Currently, we are interested in creating new information processing functions, which are essentially different from those of conventional electronic systems, using artificial catalyst devices (Hiratsuka et al, 1999, 1999a). An important feature of molecular information processing is its massive parallelism based on reaction-diffusion molecular dynamics in a continuous signal transfer/processing medium. Our current project aims
- i.
to develop artificial catalyst devices as basic building blocks for molecular computing integrated circuits, and
- ii.
to explore the possibility of a new computing paradigm using reaction-diffusion dynamics induced by collective behavior of artificial catalyst devices.

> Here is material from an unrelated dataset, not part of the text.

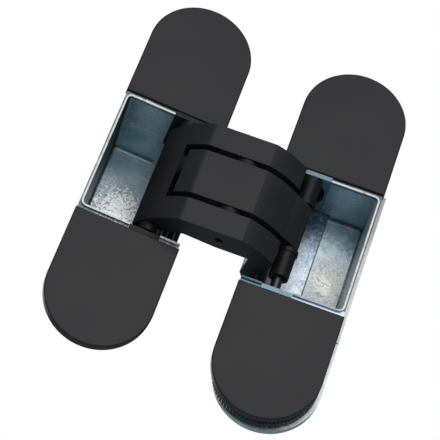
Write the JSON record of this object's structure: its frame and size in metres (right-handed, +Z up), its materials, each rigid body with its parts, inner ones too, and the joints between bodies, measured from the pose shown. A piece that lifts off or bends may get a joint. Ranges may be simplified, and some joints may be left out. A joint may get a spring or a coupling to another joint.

TopToward Wire-Free System Integration
A Model of Enzyme Transistors
An enzyme transistor presented here is a molecular device based on activity-controlled enzyme reactions. Figure 1(a) schematically illustrates an effector-controlled enzyme reaction. An enzyme E catalyzes the reaction that converts its substrate S into the corresponding product P. The catalytic activity of the enzyme is regulated by the specific effector C. We assume that the enzyme transistor is an artificial catalyst whose activity is controlled by some effector.
Figure 1. Enzyme transistor model. (a) Schematic illustration of an enzyme reaction regulated by an effector. (b) Model of an enzyme transistor. (c) Typical sigmoid characteristic for k1(C).
Figure 1(b) shows the model of an enzyme transistor, where C, S, P, and J represent the concentrations of the effector, substrate, product, and the substrate flux (the rate of substrate supply), respectively. The catalytic activity of the enzyme transistor varies in response to the concentration of the effector C. We assume that the rate constant k1 of the enzymatic reaction, which is a measure of catalytic efficiency, is expressed as a function of the effector concentration C, and is denoted by k1(C). In general, k1(C) is assumed to have a sigmoid characteristic which has a steep slope near the operating-point concentration CO, as illustrated in Figure 1(c). (These types of characteristics are widely found in living systems.)
By coupling multiple enzyme transistors, we can construct an artificial network of biochemical reactions. Papers (Aoki et al, 1998; Hiratsuka et al, 1999) describe model-based analysis of enzyme transistor circuits (artificial catalyst networks) and their possible functionality. The structure of this type of network is defined by the molecular selectivity of enzyme transistors. Each chemical substance corresponds to a specific node in the network, and each enzyme transistor reaction converting a specific substrate into a specific product corresponds to the edge connecting the two nodes. All the information in our system is coded into varieties of molecular agents, and is discriminated by the selectivity of enzyme transistors. Thus, no physical structure is required for device-device interaction, in contrast to the present solid-state circuits using metal interconnects.